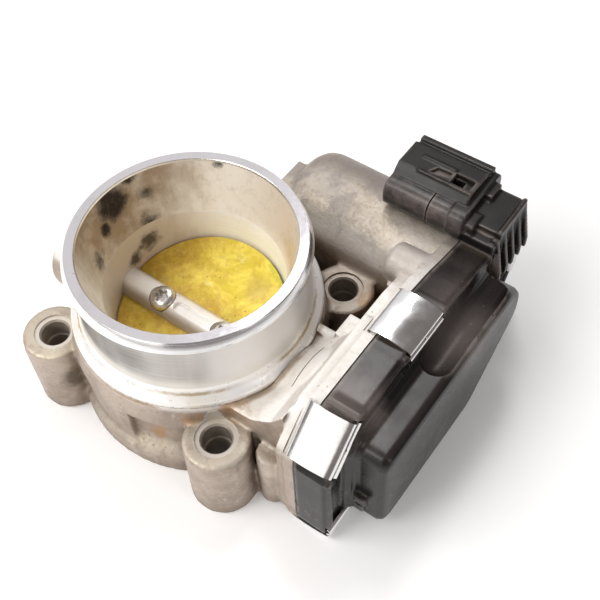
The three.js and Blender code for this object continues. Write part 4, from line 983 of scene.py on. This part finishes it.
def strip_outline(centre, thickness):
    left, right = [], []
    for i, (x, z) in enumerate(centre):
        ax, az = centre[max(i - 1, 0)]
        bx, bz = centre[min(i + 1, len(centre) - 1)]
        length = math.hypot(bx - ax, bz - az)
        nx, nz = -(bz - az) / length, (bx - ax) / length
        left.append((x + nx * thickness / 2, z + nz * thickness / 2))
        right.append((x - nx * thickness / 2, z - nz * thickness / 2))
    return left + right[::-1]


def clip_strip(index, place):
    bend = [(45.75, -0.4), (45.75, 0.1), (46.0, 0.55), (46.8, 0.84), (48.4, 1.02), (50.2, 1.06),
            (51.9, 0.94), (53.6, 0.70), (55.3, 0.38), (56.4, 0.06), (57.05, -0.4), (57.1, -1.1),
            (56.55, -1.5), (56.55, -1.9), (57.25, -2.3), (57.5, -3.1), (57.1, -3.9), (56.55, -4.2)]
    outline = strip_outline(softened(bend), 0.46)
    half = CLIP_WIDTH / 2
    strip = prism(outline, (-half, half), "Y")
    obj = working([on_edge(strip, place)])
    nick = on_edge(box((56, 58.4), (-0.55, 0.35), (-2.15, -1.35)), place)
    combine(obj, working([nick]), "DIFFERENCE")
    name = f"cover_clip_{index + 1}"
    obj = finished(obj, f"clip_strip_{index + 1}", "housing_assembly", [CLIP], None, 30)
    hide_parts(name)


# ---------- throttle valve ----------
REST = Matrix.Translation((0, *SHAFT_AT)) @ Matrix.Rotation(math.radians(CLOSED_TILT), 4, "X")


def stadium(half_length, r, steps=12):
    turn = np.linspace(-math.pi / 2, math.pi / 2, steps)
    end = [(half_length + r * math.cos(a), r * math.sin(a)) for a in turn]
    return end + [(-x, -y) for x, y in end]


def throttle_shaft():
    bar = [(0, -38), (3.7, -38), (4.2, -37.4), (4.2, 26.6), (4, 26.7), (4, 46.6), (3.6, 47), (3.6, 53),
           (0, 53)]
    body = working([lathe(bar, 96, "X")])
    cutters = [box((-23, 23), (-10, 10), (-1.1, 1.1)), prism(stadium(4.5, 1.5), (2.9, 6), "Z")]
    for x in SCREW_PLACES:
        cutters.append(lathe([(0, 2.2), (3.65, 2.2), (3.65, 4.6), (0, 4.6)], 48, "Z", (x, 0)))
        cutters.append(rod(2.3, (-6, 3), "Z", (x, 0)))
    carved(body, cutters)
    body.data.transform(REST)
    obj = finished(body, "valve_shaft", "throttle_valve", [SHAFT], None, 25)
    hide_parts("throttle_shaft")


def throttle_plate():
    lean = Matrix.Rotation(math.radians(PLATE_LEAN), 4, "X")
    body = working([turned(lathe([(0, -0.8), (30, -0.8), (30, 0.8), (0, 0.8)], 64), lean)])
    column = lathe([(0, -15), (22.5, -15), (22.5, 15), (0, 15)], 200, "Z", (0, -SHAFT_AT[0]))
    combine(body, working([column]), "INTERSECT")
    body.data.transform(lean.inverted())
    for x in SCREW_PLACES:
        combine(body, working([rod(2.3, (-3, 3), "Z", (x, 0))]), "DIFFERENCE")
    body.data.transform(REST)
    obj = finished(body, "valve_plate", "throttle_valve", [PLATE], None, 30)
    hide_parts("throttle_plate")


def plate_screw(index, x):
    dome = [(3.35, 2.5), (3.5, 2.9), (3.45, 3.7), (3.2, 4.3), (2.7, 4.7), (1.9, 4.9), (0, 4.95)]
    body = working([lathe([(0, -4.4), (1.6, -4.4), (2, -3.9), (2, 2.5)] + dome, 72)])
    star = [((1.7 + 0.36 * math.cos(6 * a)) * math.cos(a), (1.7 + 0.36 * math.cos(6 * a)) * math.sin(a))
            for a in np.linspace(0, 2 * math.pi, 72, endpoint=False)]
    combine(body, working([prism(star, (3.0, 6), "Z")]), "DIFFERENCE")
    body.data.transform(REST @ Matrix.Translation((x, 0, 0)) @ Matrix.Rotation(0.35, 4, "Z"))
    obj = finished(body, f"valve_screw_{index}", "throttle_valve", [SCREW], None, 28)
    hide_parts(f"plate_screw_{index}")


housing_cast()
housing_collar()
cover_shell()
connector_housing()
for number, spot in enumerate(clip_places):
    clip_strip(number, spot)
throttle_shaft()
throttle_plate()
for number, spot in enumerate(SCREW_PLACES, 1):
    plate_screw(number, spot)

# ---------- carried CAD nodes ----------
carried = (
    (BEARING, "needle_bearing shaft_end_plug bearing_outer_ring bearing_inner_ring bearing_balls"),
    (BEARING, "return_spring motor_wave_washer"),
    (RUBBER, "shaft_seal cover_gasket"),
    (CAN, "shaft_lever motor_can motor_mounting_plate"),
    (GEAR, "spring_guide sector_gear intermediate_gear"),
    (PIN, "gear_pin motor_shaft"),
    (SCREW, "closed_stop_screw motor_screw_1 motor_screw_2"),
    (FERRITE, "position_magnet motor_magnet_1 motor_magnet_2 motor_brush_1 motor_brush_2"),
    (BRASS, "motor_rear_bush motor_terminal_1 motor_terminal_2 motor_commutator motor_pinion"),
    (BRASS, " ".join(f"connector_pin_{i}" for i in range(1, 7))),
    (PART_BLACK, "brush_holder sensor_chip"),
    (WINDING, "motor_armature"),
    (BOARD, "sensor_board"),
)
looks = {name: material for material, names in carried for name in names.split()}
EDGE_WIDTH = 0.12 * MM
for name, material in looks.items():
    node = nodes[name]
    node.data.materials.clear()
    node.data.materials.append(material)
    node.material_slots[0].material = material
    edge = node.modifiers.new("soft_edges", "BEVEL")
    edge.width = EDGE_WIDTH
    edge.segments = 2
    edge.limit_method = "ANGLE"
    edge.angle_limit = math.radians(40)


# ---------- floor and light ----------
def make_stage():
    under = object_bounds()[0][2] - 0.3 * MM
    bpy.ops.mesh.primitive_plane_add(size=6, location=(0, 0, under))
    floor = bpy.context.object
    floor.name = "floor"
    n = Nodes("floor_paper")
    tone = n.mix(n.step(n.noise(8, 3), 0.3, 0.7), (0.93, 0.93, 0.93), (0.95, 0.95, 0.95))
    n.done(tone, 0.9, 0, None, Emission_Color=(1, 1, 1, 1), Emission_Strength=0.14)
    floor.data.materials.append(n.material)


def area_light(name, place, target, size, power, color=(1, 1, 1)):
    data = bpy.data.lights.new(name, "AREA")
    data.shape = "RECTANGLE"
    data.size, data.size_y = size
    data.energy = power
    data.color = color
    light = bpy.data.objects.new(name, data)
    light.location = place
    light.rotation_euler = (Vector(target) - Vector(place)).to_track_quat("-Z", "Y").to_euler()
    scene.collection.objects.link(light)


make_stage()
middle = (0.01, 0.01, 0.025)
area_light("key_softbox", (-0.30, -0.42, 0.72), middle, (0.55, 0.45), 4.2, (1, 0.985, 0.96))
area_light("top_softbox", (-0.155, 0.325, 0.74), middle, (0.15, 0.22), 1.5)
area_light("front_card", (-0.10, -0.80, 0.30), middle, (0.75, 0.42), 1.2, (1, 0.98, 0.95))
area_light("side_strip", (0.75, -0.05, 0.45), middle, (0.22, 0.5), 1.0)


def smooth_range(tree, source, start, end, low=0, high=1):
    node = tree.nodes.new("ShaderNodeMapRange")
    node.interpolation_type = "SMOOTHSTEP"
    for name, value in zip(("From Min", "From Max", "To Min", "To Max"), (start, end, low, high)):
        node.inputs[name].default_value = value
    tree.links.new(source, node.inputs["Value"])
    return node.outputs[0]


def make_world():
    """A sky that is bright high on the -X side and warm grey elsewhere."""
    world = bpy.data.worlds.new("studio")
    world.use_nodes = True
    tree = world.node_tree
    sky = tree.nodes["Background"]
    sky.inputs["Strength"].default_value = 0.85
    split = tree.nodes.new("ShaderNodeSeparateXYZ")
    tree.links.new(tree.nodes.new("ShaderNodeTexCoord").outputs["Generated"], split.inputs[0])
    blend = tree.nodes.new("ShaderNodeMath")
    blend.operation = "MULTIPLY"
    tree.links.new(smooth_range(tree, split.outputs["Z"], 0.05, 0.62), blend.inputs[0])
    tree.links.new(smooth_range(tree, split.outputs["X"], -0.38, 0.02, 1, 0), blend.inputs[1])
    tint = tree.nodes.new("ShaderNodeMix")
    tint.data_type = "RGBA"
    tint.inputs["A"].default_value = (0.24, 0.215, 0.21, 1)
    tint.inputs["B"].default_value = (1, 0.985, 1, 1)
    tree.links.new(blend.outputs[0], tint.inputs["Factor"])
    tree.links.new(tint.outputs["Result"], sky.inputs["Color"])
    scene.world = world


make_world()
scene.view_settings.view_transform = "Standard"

Aim
Where a line above contains the word "index", copy that line.

Task solution
def clip_strip(index, place):
    name = f"cover_clip_{index + 1}"
    obj = finished(obj, f"clip_strip_{index + 1}", "housing_assembly", [CLIP], None, 30)
def plate_screw(index, x):
    obj = finished(body, f"valve_screw_{index}", "throttle_valve", [SCREW], None, 28)
    hide_parts(f"plate_screw_{index}")